* **WRITTEN PROBLEM**:
Extract, word for word, every line from the one containing "rolled about X." through the one containing "low, high = Vector((1e9,)", with both end lines kept.

* **DATA SHOWN**:
•••
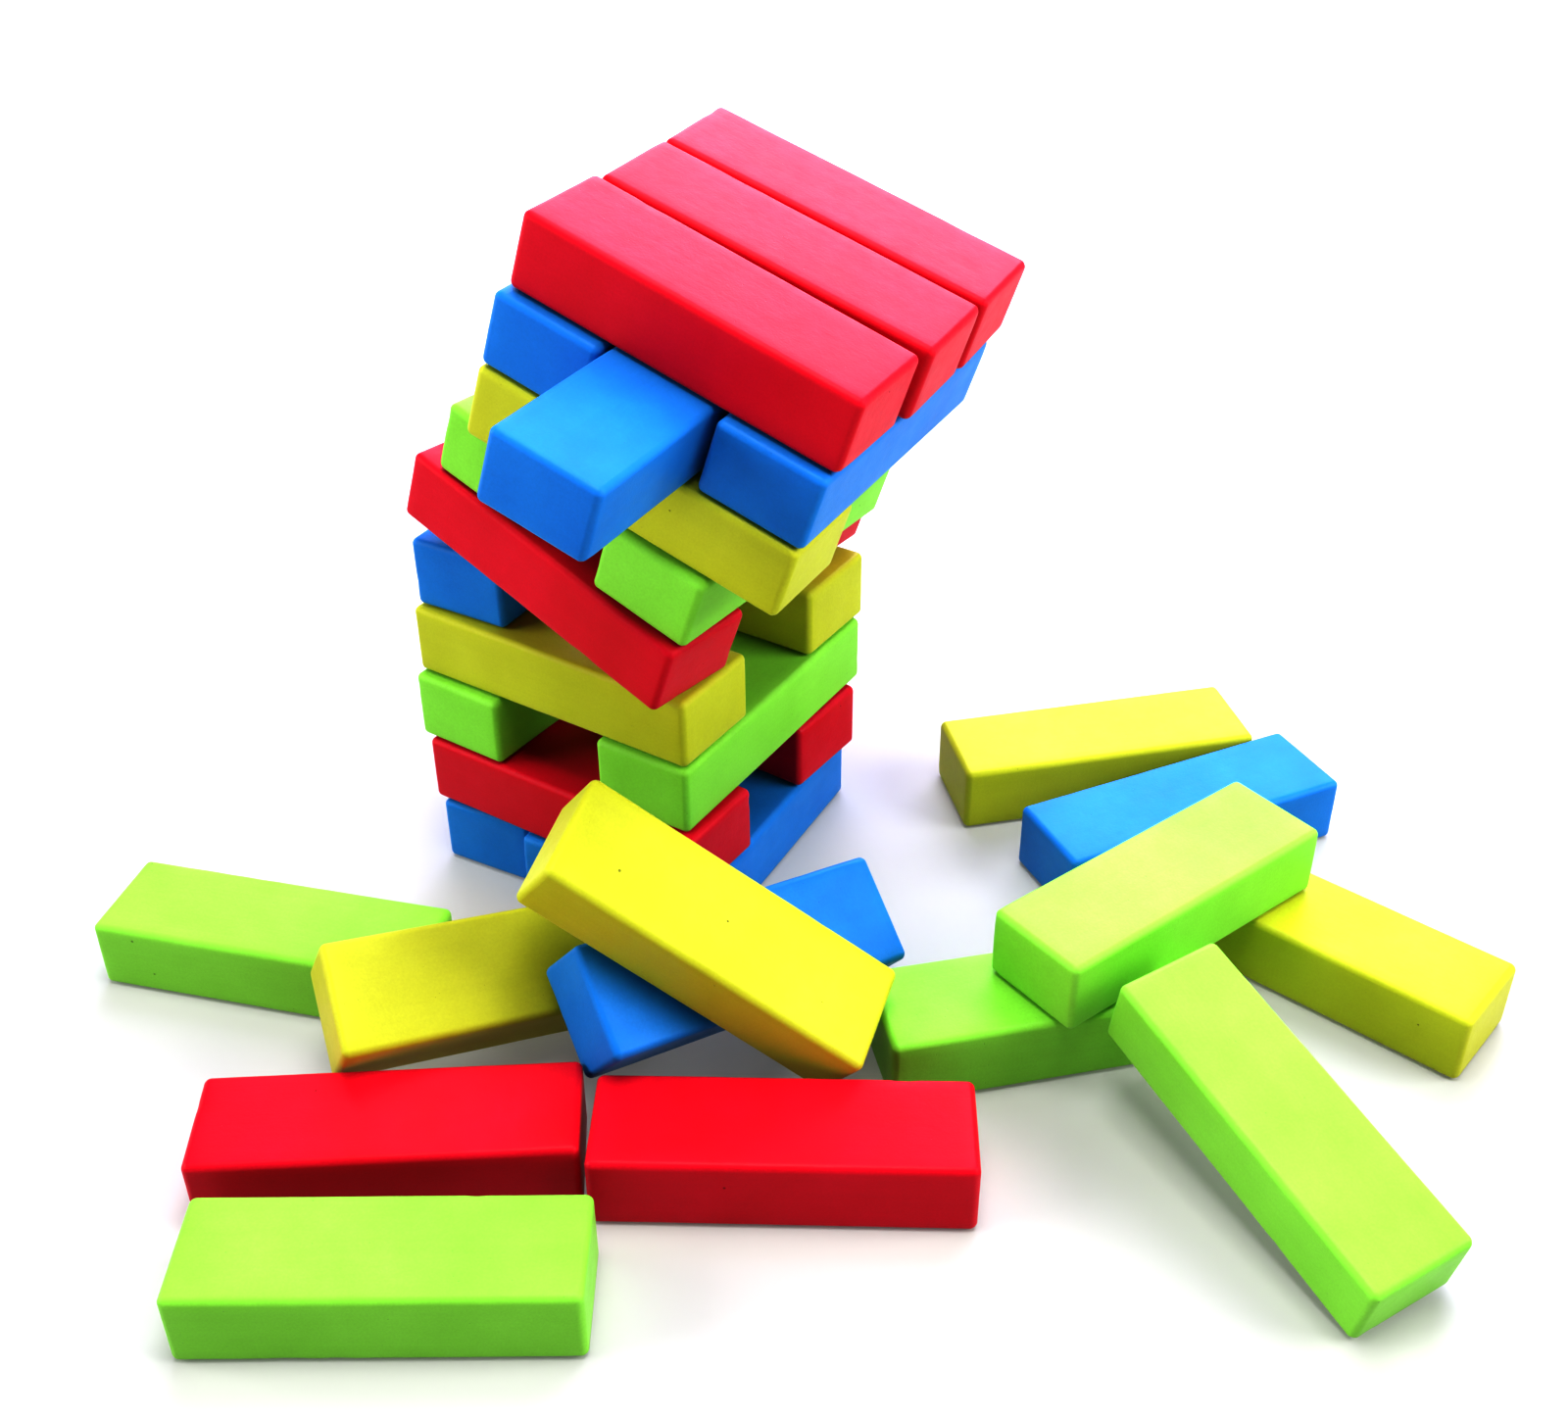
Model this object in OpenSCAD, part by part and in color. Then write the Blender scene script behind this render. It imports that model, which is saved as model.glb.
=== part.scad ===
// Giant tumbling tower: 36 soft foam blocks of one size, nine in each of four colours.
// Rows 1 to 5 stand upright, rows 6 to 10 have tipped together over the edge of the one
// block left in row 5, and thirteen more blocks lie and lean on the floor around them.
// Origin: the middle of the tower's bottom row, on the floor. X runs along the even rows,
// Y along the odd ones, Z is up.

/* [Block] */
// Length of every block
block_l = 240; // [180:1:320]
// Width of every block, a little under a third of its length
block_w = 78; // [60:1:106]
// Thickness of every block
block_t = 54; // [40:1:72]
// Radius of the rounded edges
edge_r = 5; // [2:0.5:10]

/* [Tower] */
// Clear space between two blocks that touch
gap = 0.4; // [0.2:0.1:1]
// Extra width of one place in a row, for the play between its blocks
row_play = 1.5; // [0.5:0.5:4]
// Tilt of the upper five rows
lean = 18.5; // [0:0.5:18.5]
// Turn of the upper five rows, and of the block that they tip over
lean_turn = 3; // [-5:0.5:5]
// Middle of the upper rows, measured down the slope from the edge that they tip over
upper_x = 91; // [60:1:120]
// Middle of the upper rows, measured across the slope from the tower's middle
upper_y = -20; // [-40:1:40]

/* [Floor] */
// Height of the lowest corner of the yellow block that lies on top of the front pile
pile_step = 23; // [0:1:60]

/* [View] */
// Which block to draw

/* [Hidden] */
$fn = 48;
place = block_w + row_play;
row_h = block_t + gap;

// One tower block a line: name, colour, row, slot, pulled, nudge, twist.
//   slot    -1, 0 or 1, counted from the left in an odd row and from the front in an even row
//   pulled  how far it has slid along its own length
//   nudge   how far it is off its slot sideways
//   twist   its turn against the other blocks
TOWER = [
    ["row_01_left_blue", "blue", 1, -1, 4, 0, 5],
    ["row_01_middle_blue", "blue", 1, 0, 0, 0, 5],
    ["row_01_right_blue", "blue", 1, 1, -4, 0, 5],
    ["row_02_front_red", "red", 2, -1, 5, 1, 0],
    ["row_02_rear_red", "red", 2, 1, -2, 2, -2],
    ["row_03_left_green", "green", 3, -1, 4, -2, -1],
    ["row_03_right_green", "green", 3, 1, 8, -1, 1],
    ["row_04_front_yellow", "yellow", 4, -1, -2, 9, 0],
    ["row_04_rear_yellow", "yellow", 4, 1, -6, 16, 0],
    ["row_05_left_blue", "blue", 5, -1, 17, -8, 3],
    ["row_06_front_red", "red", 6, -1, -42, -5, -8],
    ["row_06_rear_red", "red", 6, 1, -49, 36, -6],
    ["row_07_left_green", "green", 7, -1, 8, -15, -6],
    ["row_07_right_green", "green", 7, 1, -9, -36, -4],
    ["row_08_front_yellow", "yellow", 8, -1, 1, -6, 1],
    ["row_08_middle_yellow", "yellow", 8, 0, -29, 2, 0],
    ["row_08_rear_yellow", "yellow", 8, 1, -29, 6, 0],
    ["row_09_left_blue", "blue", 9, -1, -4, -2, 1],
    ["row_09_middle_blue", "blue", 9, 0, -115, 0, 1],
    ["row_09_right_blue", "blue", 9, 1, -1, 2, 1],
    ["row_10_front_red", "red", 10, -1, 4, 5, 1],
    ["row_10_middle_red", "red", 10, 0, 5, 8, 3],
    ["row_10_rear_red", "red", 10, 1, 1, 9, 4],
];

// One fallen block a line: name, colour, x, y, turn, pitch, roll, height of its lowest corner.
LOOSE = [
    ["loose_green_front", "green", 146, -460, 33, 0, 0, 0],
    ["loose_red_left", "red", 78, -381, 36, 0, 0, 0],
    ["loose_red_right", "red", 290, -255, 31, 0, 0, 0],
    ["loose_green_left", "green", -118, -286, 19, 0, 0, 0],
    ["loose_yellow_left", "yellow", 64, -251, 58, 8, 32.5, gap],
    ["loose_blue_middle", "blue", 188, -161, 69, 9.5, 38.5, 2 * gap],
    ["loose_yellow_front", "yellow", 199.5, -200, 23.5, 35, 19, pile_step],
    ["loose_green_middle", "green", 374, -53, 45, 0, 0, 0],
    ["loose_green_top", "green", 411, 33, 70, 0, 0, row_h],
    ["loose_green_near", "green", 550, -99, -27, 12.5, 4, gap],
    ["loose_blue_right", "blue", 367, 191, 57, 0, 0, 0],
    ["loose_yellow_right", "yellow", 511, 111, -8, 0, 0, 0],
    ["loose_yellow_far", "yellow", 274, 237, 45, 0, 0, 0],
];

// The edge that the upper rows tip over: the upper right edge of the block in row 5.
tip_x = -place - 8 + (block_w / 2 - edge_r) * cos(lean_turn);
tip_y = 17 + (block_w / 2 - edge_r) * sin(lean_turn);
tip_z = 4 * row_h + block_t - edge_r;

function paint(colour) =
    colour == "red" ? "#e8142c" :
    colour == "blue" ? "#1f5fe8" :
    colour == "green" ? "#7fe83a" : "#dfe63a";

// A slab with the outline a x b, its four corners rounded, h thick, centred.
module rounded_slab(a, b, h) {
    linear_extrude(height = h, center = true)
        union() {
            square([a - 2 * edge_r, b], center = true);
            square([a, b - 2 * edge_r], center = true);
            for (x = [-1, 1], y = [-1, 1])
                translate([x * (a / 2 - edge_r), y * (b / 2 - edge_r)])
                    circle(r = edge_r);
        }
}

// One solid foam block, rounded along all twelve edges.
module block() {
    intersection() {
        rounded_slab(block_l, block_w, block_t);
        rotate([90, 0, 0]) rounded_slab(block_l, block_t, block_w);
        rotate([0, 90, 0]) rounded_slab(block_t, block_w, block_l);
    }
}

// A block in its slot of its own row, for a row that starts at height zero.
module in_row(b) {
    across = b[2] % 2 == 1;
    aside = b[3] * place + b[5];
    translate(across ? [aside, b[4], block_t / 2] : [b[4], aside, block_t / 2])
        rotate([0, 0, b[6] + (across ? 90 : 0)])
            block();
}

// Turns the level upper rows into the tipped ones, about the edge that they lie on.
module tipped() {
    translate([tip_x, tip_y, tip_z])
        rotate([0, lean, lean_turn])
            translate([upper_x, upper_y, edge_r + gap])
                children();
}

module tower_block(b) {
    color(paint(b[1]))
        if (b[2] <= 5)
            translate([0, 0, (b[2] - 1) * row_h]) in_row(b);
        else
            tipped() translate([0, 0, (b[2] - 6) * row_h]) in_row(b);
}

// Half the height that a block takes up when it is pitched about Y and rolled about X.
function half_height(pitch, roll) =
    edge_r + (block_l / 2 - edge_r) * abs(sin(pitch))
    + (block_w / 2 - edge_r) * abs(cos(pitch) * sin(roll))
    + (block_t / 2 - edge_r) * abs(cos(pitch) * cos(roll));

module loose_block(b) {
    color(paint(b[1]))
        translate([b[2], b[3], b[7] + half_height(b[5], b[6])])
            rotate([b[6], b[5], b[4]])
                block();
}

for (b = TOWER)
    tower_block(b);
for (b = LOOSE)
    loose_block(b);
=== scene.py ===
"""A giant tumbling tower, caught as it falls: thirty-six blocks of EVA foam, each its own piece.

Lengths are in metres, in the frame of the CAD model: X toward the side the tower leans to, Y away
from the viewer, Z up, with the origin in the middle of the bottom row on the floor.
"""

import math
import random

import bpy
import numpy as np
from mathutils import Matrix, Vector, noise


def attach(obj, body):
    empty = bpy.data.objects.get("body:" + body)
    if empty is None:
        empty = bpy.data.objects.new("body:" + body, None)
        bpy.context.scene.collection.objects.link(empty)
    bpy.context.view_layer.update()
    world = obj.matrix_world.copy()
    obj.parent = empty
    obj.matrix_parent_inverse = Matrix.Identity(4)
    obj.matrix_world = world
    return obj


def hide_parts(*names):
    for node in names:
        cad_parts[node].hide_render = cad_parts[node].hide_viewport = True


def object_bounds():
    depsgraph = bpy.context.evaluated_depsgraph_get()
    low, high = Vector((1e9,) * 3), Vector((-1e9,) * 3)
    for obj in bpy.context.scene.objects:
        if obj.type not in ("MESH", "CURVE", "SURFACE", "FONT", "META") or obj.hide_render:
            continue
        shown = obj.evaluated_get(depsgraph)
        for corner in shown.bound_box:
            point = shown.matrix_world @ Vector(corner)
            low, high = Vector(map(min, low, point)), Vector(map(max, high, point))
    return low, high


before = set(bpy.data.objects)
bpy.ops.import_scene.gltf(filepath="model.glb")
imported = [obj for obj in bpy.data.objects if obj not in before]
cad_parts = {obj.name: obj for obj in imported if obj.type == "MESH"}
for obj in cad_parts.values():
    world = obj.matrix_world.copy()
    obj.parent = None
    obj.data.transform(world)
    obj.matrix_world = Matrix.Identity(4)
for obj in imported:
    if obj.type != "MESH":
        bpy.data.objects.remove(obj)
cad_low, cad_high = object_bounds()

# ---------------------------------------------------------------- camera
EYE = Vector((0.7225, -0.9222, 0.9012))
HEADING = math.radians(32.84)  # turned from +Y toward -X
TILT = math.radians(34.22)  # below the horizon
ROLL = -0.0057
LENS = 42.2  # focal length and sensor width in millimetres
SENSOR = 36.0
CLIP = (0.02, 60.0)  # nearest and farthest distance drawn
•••
* **TASK RESULT**:
// Half the height that a block takes up when it is pitched about Y and rolled about X.
function half_height(pitch, roll) =
    edge_r + (block_l / 2 - edge_r) * abs(sin(pitch))
    + (block_w / 2 - edge_r) * abs(cos(pitch) * sin(roll))
    + (block_t / 2 - edge_r) * abs(cos(pitch) * cos(roll));

module loose_block(b) {
    color(paint(b[1]))
        translate([b[2], b[3], b[7] + half_height(b[5], b[6])])
            rotate([b[6], b[5], b[4]])
                block();
}

for (b = TOWER)
    tower_block(b);
for (b = LOOSE)
    loose_block(b);
=== scene.py ===
"""A giant tumbling tower, caught as it falls: thirty-six blocks of EVA foam, each its own piece.

Lengths are in metres, in the frame of the CAD model: X toward the side the tower leans to, Y away
from the viewer, Z up, with the origin in the middle of the bottom row on the floor.
"""

import math
import random

import bpy
import numpy as np
from mathutils import Matrix, Vector, noise


def attach(obj, body):
    empty = bpy.data.objects.get("body:" + body)
    if empty is None:
        empty = bpy.data.objects.new("body:" + body, None)
        bpy.context.scene.collection.objects.link(empty)
    bpy.context.view_layer.update()
    world = obj.matrix_world.copy()
    obj.parent = empty
    obj.matrix_parent_inverse = Matrix.Identity(4)
    obj.matrix_world = world
    return obj


def hide_parts(*names):
    for node in names:
        cad_parts[node].hide_render = cad_parts[node].hide_viewport = True


def object_bounds():
    depsgraph = bpy.context.evaluated_depsgraph_get()
    low, high = Vector((1e9,) * 3), Vector((-1e9,) * 3)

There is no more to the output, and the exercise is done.